Right. Do you not just regard anything proportional to $h$ as small and anything proportional to $(h)^2$ as negligible? Or does the "second order" in your title mean you are keeping $(h)^2$ and neglecting $(h)^3$?

Yeah, I'm keeping the $(h)^2$ and neglecting $(h)^3$.

 

[Ibix]

I'd suggest swapping the up/down $\sigma$s so that your first $h$ is all lower on both sides, note that the second $h$ is the same on both sides, then think about what you sum over and see if any of the terms cancel. Write the summation out explicitly if you don't see it.

 

[etotheipi]

@GrimGuy did you just want to show they're equal? If so, using $\eta_{ab}$ and $\eta^{ab}$ to raise and lower indices, you have$$
\begin{align*}

(\partial_{\lambda} {h_{\mu}}^{\sigma}) (\partial_{\nu} {h_{\sigma}}^{\lambda}) & = \eta^{\sigma \alpha} \eta_{\lambda \beta} (\partial^{\beta} h_{\mu \alpha})(\partial_{\nu} {h_{\sigma}}^{\lambda}) \\

&= (\partial^{\beta} h_{\mu \alpha}) (\partial_{\nu} {h^{\alpha}}_{\beta}) \\

&= (\partial^{\beta} h_{\mu \alpha}) (\partial_{\nu} {h_{\beta}}^{\alpha})\end{align*}
$$where we used the symmetry in $h_{ab} = g_{ab} - \eta_{ab}$

 

[GrimGuy]

@GrimGuy did u just want to show they're equal? if so, using $\eta_{ab}$ and $\eta^{ab}$ to raise and lower indices, u have$$
\begin{align*}

(\partial_{\lambda} {h_{\mu}}^{\sigma}) (\partial_{\nu} {h_{\sigma}}^{\lambda}) & = \eta^{\sigma \alpha} \eta_{\lambda \beta} (\partial^{\beta} h_{\mu \alpha})(\partial_{\nu} {h_{\sigma}}^{\lambda}) \\

&= (\partial^{\beta} h_{\mu \alpha}) (\partial_{\nu} {h^{\alpha}}_{\beta}) \\

&= (\partial^{\beta} h_{\mu \alpha}) (\partial_{\nu} {h_{\beta}}^{\alpha})\end{align*}
$$where we used the symmetry in $h_{ab} = g_{ab} - \eta_{ab}$

Nice approach, understood perfectly, except for the symmetry identity.
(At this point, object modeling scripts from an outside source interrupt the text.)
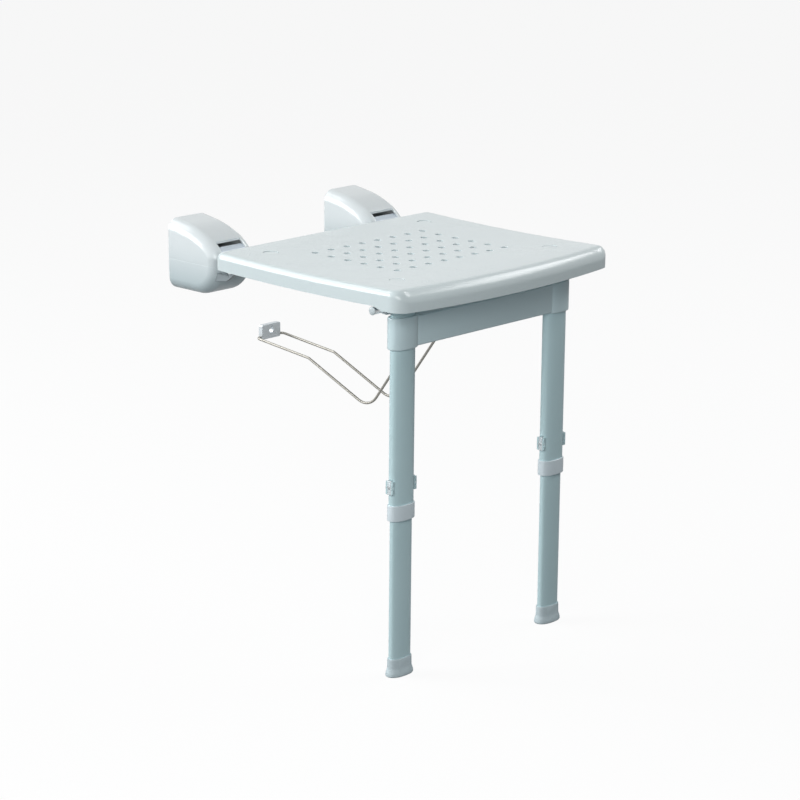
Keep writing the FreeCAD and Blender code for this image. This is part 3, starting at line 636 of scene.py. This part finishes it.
# Wire link: one length of bright spring wire bent on a jig, from the wall plate down and up to
# the hook behind the crossbar. Each corner has its way out from the wall, its depth below the
# origin and its bend radius.
wire_bright = plated_steel("wire_bright", (0.36, 0.35, 0.32, 1), (0.31, 0.30, 0.275, 1), 0.42,
                           fineness=90.0, depth=0.04)


def bent_wire(points, wire):
    """Rounds every corner of the run by its own bend radius and sweeps the wire along it."""
    run = points.node("GeometryNodeMeshToCurve", None, {"Mesh": points})
    bend = points.node("GeometryNodeInputNamedAttribute", {"data_type": "FLOAT"},
                       {"Name": "bend"})
    run = run.node("GeometryNodeFilletCurve", {"mode": "POLY"},
                   {"Curve": run, "Count": 14, "Radius": bend})
    section = points.node("GeometryNodeCurvePrimitiveCircle", None,
                          {"Resolution": 24, "Radius": wire})
    return run.node("GeometryNodeCurveToMesh", None,
                    {"Curve": run, "Profile Curve": section, "Fill Caps": True})


half_span = 0.025
half_end_gap = 0.0005
corners = [(0.0035, 0.1431, 0.006), (0.1065, 0.1536, 0.015), (0.223, 0.2038, 0.028),
           (0.3005, 0.0985, 0.015), (0.388, 0.049, 0.006)]
strand = [(half_span, -out, -down, bend) for out, down, bend in corners]
other = [(-x, y, z, bend) for x, y, z, bend in reversed(strand)]
ends = [(side * half_end_gap, strand[0][1], strand[0][2], 0.0) for side in (1, -1)]
run = [ends[0]] + strand + other + [ends[1]]
run_mesh = point_mesh("wire_run", [point[:3] for point in run],
                      [(i, i + 1) for i in range(len(run) - 1)])
bends = run_mesh.attributes.new("bend", "FLOAT", "POINT")
for item, point in zip(bends.data, run):
    item.value = point[3]
wire = grow("bent_wire", run_mesh, bent_wire, wire_bright, "link", wire=0.0018)
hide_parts("wire_link")


# The stage: a pale floor that keeps the shadow, a white room, a softbox behind and above, one
# at the left, one at the front left and a strip at the front right.
def shows_white(tree, in_gloss=1.0):
    """1 for camera rays, and in_gloss for those off a glossy or through a clear surface."""
    rays = tree.nodes.new("ShaderNodeLightPath")
    bounced = Maths(tree, rays.outputs["Is Transmission Ray"]) \
        + Maths(tree, rays.outputs["Is Glossy Ray"])
    seen = Maths(tree, rays.outputs["Is Camera Ray"]) + in_gloss * bounced
    return seen.node("ShaderNodeClamp", None, {"Value": seen})


def stage_floor():
    reach = 12.0
    under_the_feet = 0.0003
    own_glow = 0.92
    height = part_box("foot_left")[0].z - under_the_feet
    mesh = bpy.data.meshes.new("floor")
    mesh.from_pydata([(-reach, -reach, height), (reach, -reach, height),
                      (reach, reach, height), (-reach, reach, height)], [], [(0, 1, 2, 3)])
    floor = bpy.data.objects.new("floor", mesh)
    bpy.context.scene.collection.objects.link(floor)
    finish, shader = new_finish("pale_floor")[:2]
    tree = finish.node_tree
    seen = shows_white(tree, in_gloss=0.4)
    feed(shader, Base_Color=blend(seen, (0.08, 0.10, 0.11, 1), (0.95, 0.955, 0.96, 1)),
         Roughness=0.9)
    glow = tree.nodes.new("ShaderNodeEmission")
    both = tree.nodes.new("ShaderNodeMixShader")
    tree.links.new((seen * own_glow).socket, both.inputs[0])
    tree.links.new(shader.outputs[0], both.inputs[1])
    tree.links.new(glow.outputs[0], both.inputs[2])
    tree.links.new(both.outputs[0], tree.nodes["Material Output"].inputs["Surface"])
    mesh.materials.append(finish)


def white_room():
    fill = 0.04
    fill_colour = (0.65, 0.93, 1.0, 1)
    world = bpy.data.worlds.new("white_room")
    bpy.context.scene.world = world
    world.use_nodes = True
    tree = world.node_tree
    seen = shows_white(tree)
    background = tree.nodes["Background"]
    tree.links.new(blend(seen, fill_colour, (1, 1, 1, 1)).socket, background.inputs["Color"])
    tree.links.new((fill + seen * (1 - fill)).socket, background.inputs["Strength"])


def softbox(name, place, aim, width, height, power):
    lamp = bpy.data.lights.new(name, "AREA")
    lamp.shape = "RECTANGLE"
    lamp.size = width
    lamp.size_y = height
    lamp.energy = power
    holder = bpy.data.objects.new(name, lamp)
    bpy.context.scene.collection.objects.link(holder)
    holder.location = place
    holder.rotation_mode = "QUATERNION"
    holder.rotation_quaternion = (Vector(aim) - Vector(place)).to_track_quat("-Z", "Y")


stage_floor()
white_room()
softbox("rear_softbox", (-0.85, 1.9, 2.25), (0, -0.25, 0), 1.6, 1.6, 25)
softbox("left_softbox", (-2.0, 1.65, 0.9), (0, -0.25, -0.15), 1.4, 1.4, 55)
softbox("front_softbox", (-2.0, -1.7, 0.8), (0, -0.3, -0.1), 1.4, 1.2, 32)
softbox("nose_strip", (2.2, -1.1, 1.95), (0, -0.45, 0), 2.2, 1.0, 37)

camera_data = bpy.data.cameras.new("camera")
camera_data.sensor_width = 36.0
camera_data.lens = 129.58
camera_data.clip_end = 60
camera = bpy.data.objects.new("camera", camera_data)
bpy.context.scene.collection.objects.link(camera)
camera_place = (-2.7666, -2.8433, 0.8127)
turn, lift, roll = math.radians(-46.93), math.radians(14.83), math.radians(0.595)
back = Vector((math.sin(turn) * math.cos(lift), -math.cos(turn) * math.cos(lift),
               math.sin(lift)))
across = Vector((math.cos(turn), math.sin(turn), 0))
upward = across.cross(-back)
right = across * math.cos(roll) + upward * math.sin(roll)
up = upward * math.cos(roll) - across * math.sin(roll)
rotation = Matrix((right, up, back)).transposed().to_4x4()
camera.matrix_world = Matrix.Translation(camera_place) @ rotation
bpy.context.scene.camera = camera
bpy.context.scene.view_settings.view_transform = "Standard"
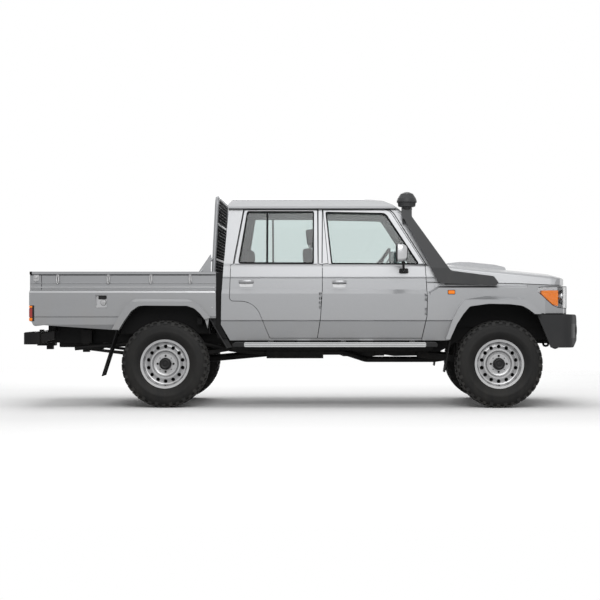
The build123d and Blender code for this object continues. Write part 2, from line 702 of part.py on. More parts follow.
def headboard():
    frame = pipe([(-847, 700, 1290), (-811, 690, 2013), (-811, -690, 2013), (-847, -700, 1290)], 19, 75)
    for z, x in [(1420, -841), (1760, -824)]:
        frame += rod((x, -697, z), (x, 697, z), 14)
    for i in range(-5, 6):
        frame += rod((-846, i * 110, 1290), (-811, i * 110, 2013), 8)
    for s in (1, -1):
        frame += rod((-975, s * 765, BED_RAIL_TOP - 10), (-842, s * 700, 1440), 12)
    frame -= box(-1100, -700, -745, 745, 1200, 1290)
    for s in (1, -1):
        y0, y1 = sorted((s * 745, s * 850))
        frame -= box(-1100, -700, y0, y1, 1200, BED_RAIL_TOP)
    return frame


def rear_bumper():
    bar = box(-2655, -2492, -790, 790, 600, 712)
    bar = fillet(bar.edges().filter_by(Axis.Z), 30)
    for s in (1, -1):
        y0, y1 = sorted((s * 690, s * 760))
        bar += along_y([(-2500, 612), (-2365, 650), (-2365, 728), (-2500, 700)], y0, y1)
    bar += box(-2655, -2480, -70, 70, 570, 600)
    return bar - Pos(-2590, 0, 600) * Cylinder(16, 300)


def mud_flaps():
    front = along_y([(1440, 787), (1362, 340), (1353, 340), (1405, 640), (1422.9, 787)], 690, 905)
    front -= box(1300, 1500, 786 + 2, 950, 632, 900)
    rear = along_y([(-1750, 737.2), (-1890, 300), (-1900, 300), (-1760, 737.6)], 600, 860)
    return group(pair(front), pair(rear))


def rear_guard_left():
    """Stay with a turned edge, between the tub's lower front corner and the rear wheel."""
    top, y0, y1 = 854, 777, 840
    lower = [(-664, 573), (-712, 566), (-874, 846)]
    plate = along_y([(-858, top), (-820, top), (-811, 833)] + lower, y0, y0 + 11)
    edge = along_y([(-858, top), (-850, top), (-864, 840), (-703, 567), (-712, 566), (-874, 846)], y0, y1)
    cap = box(-858, -820, y0, y1, top - 8, top)
    return plate + edge + cap


def side_step_left():
    step = along_y([(-541, 580), (-541, 624), (1180, 624), (1180, 580)], 800, 925, 12)
    for x in (-300, 400, 1060):
        step += box(x - 25, x + 25, 640, 805, 590, 612)
        step += box(x - 25, x + 25, 640, 664, 590, 640)
    return step


def dashboard():
    outline = [
        (1196, 1000), (1196, 1335), (1100, 1338, 30), (905, 1300, 50), (880, 1220, 30),
        (930, 1080, 30), (1060, 1000),
    ]
    return along_y(outline, -WALL_INNER_Y + 3, WALL_INNER_Y - 3)


def steering_wheel():
    """Rim, boss, spokes and column, ahead of the right-hand seat."""
    axis = Vector(-0.82, 0, 0.572)
    centre = Vector(745, -370, 1372)
    plane = Plane(origin=centre, z_dir=axis, x_dir=(0, 1, 0))
    wheel = plane * Torus(180, 15)
    wheel += plane * Cylinder(55, 40)
    for a in (90, 210, 330):
        tip = plane.from_local_coords(Vector(172 * math.cos(math.radians(a)), 172 * math.sin(math.radians(a)), 0))
        wheel += rod(tuple(centre), tuple(tip), 11)
    end = centre - axis * 215
    column = rod(tuple(centre), tuple(end), 32)
    return wheel + (column - dashboard())


def seat_left():
    cushion = along_y([(120, 905), (120, 1050, 60), (600, 1040, 60), (650, 905, 20)], 130, 630, 20)
    back = along_y([(60, 960), (150, 980, 30), (90, 1610, 50), (-30, 1600, 50), (-20, 960)], 140, 620, 20)
    base = box(150, 570, 160, 600, FLOOR_TOP, 910)
    head = along_y([(-10, 1640, 30), (60, 1640, 30), (85, 1790, 30), (0, 1790, 30)], 250, 510)
    posts = rod((32, 320, 1590), (38, 320, 1660), 7) + rod((32, 440, 1590), (38, 440, 1660), 7)
    return cushion + back + base + head + posts


def rear_seat():
    cushion = along_y([(-560, 890), (-560, 1030, 20), (-110, 1060, 60), (-70, 890, 30)], -640, 640, 20)
    back = along_y([(-585, 1000), (-480, 1000, 30), (-545, 1600, 40), (-640, 1600, 40)], -640, 640, 20)
    base = box(-540, -160, -600, 600, FLOOR_TOP, 900)
    return cushion + back + base


def exhaust():
    """Down pipe from the engine, then the silencer, on the right of the frame."""
    run = [(1500, -250, 600), (1500, -250, 470), (1300, -285, 442), (620, -285, 442), (400, -500, 520), (200, -500, 520)]
    return pipe(run, 28, 60) + rod((205, -500, 520), (-345, -500, 520), 62)


def fuel_tank():
    tank = box(-2390, -1960, -318, 318, 560, 731)
    return fillet(tank.edges().filter_by(Axis.X), 30)


NODES = {}


def add(name, piece):
    NODES[name] = piece


def build():
    add("ladder_frame", ladder_frame())
    add("engine_block", engine_block())
    add("gearbox", gearbox())
    add("rear_axle", rear_axle())
    add("rear_springs", pair(leaf_spring_left()))
    add("front_axle", front_axle())
    add("front_suspension", front_suspension())
    add("propeller_shafts", prop_shafts())
    add("tie_rod", tie_rod())
    knuckle = knuckle_left()
    add("knuckle_left", knuckle)
    add("knuckle_right", other_side(knuckle))
    add("cab_floor", cab_floor())
    add("body_sides", pair(body_side_left()))
    add("roof_panel", roof_shell())
    add("cab_back_wall", cab_back())
    add("cab_glass", group(windscreen_pane(), rear_window_pane()))
    add("cowl_panel", cowl_panel())
    for name, outline, window, hinge_x in [
        ("front", FRONT_DOOR, FRONT_WINDOW, FRONT_HINGE_X),
        ("rear", REAR_DOOR, REAR_WINDOW_DOOR, REAR_HINGE_X),
    ]:
        door = door_left(outline, window, hinge_x)
        glass = door_glass_left(window)
        add(name + "_door_left", door)
        add(name + "_door_right", other_side(door))
        add(name + "_door_glass_left", glass)
        add(name + "_door_glass_right", other_side(glass))
    add("front_wings", pair(wing_left()))
    add("inner_wings", pair(inner_wing_left()))
    add("bonnet", bonnet())
    add("grille", grille())
    add("headlamps", pair(headlamp_left()))
    add("radiator", radiator())
    add("front_bumper", front_bumper())
    add("snorkel", snorkel())
    mirror_piece = mirror_left()
    add("mirror_left", mirror_piece)
    add("mirror_right", other_side(mirror_piece))
    add("bed_floor", bed_floor())
    side = bed_side_left()
    add("bed_sides", group(side, other_side(side) - filler_pocket()))
    add("tailgate", tailgate())
    add("headboard", headboard())
    add("tail_lamps", pair(tail_lamp_left()))
    add("rear_bumper", rear_bumper())
    add("mud_flaps", mud_flaps())
    add("rear_guards", pair(rear_guard_left()))
    add("side_steps", pair(side_step_left()))
    add("dashboard", dashboard())
    add("steering_wheel", steering_wheel())
    add("front_seats", pair(seat_left()))
    add("rear_seat", rear_seat())
    add("exhaust", exhaust())
    add("fuel_tank", fuel_tank())
    for name, x, y, side in WHEELS:
        rim = turned_y(RIM_BARREL, x, side * y, HUB_Z, side)
        disc = turned_y(RIM_DISC, x, side * y, HUB_Z, side)
        for i in range(14):
            a = math.radians(90 + i * 360 / 14)
            spot = (x + 166 * math.cos(a), HUB_Z + 166 * math.sin(a))
            disc -= rod((spot[0], side * (y - 20), spot[1]), (spot[0], side * (y + 80), spot[1]), 14)
        rim = rim + disc + turned_y(RIM_HUB, x, side * y, HUB_Z, side)
        add("rim_" + name, rim)
        add("tyre_" + name, turned_y(TYRE, x, side * y, HUB_Z, side))


build()
os.makedirs("parts", exist_ok=True)
for node_name, node in NODES.items():
    export_step(node, "parts/" + node_name + ".step")
    print(node_name, round(node.volume / 1e6, 2), len(node.solids()))
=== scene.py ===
import bpy
import bmesh
import math
from mathutils import Matrix, Vector


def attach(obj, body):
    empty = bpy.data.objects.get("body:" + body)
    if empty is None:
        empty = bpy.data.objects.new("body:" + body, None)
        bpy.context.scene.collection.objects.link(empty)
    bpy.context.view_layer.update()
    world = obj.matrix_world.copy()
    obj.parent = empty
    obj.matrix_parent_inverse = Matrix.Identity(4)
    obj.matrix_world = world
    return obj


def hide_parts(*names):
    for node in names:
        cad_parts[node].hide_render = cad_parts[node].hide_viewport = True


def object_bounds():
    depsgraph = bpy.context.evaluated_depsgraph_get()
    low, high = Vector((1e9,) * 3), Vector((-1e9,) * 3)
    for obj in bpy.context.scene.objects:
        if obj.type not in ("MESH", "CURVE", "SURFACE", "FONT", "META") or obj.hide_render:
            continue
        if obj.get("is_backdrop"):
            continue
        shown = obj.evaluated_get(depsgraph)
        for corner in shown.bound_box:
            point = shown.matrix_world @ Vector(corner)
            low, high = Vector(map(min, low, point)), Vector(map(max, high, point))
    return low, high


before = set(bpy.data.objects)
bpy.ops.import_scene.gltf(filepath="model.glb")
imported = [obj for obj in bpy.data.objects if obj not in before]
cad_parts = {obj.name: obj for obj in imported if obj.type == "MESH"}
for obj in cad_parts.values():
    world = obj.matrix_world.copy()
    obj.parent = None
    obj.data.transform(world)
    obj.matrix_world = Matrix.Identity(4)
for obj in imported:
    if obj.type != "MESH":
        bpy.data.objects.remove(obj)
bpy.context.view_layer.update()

# Sizes are in millimetres in the truck's frame: X forward, Y left, Z up.
MM = 0.001
HUB_Z = 415.5
WHEELS = [
    ("front_left", 1880, 757.5, 1), ("front_right", 1880, 757.5, -1),
    ("rear_left", -1300, 730, 1), ("rear_right", -1300, 730, -1),
]
SIDES = [("left", 1), ("right", -1)]
# Half width and height, up the outside of the cab
CAB_WALL = [
    (826, 640), (844, 818), (839, 823), (848, 834), (848, 1085), (822, 1125), (817, 1230),
    (811, 1235), (811, 1240), (816, 1245), (806, 1345), (785, 1372), (705, 1893), (703, 1905),
]
# Door outlines as x and z, windows as x, z and corner radius
FRONT_DOOR = [
    (154, 664), (184, 855), (201, 1118), (201, 1365), (256, 1372), (206, 1887), (790, 1887),
    (838, 1875), (870, 1845), (1176, 1352), (1194, 1060), (1190, 870), (1142, 664),
]
REAR_DOOR = [
    (-684, 1018), (-600, 1016), (-443, 1000), (-370, 900), (-300, 672), (148, 664), (178, 855),
    (195, 1118), (195, 1357), (152, 1372), (147, 1887), (-548, 1887), (-641, 1372), (-674, 1357),
]
FRONT_WINDOW = [(232, 1866, 12), (800, 1855, 70), (1118, 1368, 14), (287, 1372, 15)]
REAR_WINDOW = [(-520, 1872, 20), (112, 1872, 12), (112, 1376, 12), (-601, 1378, 20)]


def along(points, value):
    """Height of a broken line at one place."""
    for (a, p), (b, q) in zip(points, points[1:]):
        if value <= b:
            return p + (q - p) * max(0.0, (value - a) / (b - a))
    return points[-1][1]


def wall_y(z):
    return along([(height, half) for half, height in CAB_WALL], z)


# Shapes are lists of points and faces

def joined(*shapes):
    points, faces = [], []
    for some, more in shapes:
        start = len(points)
        points += some
        faces += [tuple(i + start for i in face) for face in more]
    return points, faces


def prism(outline, low, high, place):
    n = len(outline)
    points = [place(a, b, c) for c in (low, high) for a, b in outline]
    faces = [tuple(range(n)), tuple(range(2 * n - 1, n - 1, -1))]
    faces += [(i, (i + 1) % n, (i + 1) % n + n, i + n) for i in range(n)]
    return points, faces


def along_x(outline, x0, x1):
    return prism(outline, x0, x1, lambda y, z, x: (x, y, z))


def along_y(outline, y0, y1):
    return prism(outline, y0, y1, lambda x, z, y: (x, y, z))


def along_z(outline, z0, z1):
    return prism(outline, z0, z1, lambda x, y, z: (x, y, z))


def box(x0, x1, y0, y1, z0, z1):
    return along_z([(x0, y0), (x1, y0), (x1, y1), (x0, y1)], z0, z1)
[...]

I know it is symmetrical $h$, but i can't put it in the calculus.
How can i explicitly the symmetry property in this solution.

 

[GrimGuy]

I'd suggest swapping the up/down $\sigma$s so that your first $h$ is all lower on both sides, note that the second $h$ is the same on both sides, then think about what you sum over and see if any of the terms cancel. Write the summation out explicitly if you don't see it.

it worked, but it was hard work

 

[etotheipi]

Nice approach, understood perfectly, except for the symmetry identity. I know it is symmetrical $h$, but i can't put it in the calculus.
How can i explicitly the symmetry property in this solution.

Come again; are you asking why $h_{ab}$ is symmetric? the difference between two symmetric tensors is symmetric, i.e. $C_{ab} = A_{ab} - B_{ab} = A_{ba} - B_{ba} = C_{ba}$.

 

[GrimGuy]

come again - are you asking why $h_{ab}$ is symmetric? the difference between two symmetric tensors is symmetric, i.e. $C_{ab} = A_{ab} - B_{ab} = A_{ba} - B_{ba} = C_{ba}$

Yes, i 'm not sure how to explicit the symmetric property in that solution. Maybe i lack of information.

 

[etotheipi]

$g$ and $\eta$ are both symmetric, by the definition of a metric.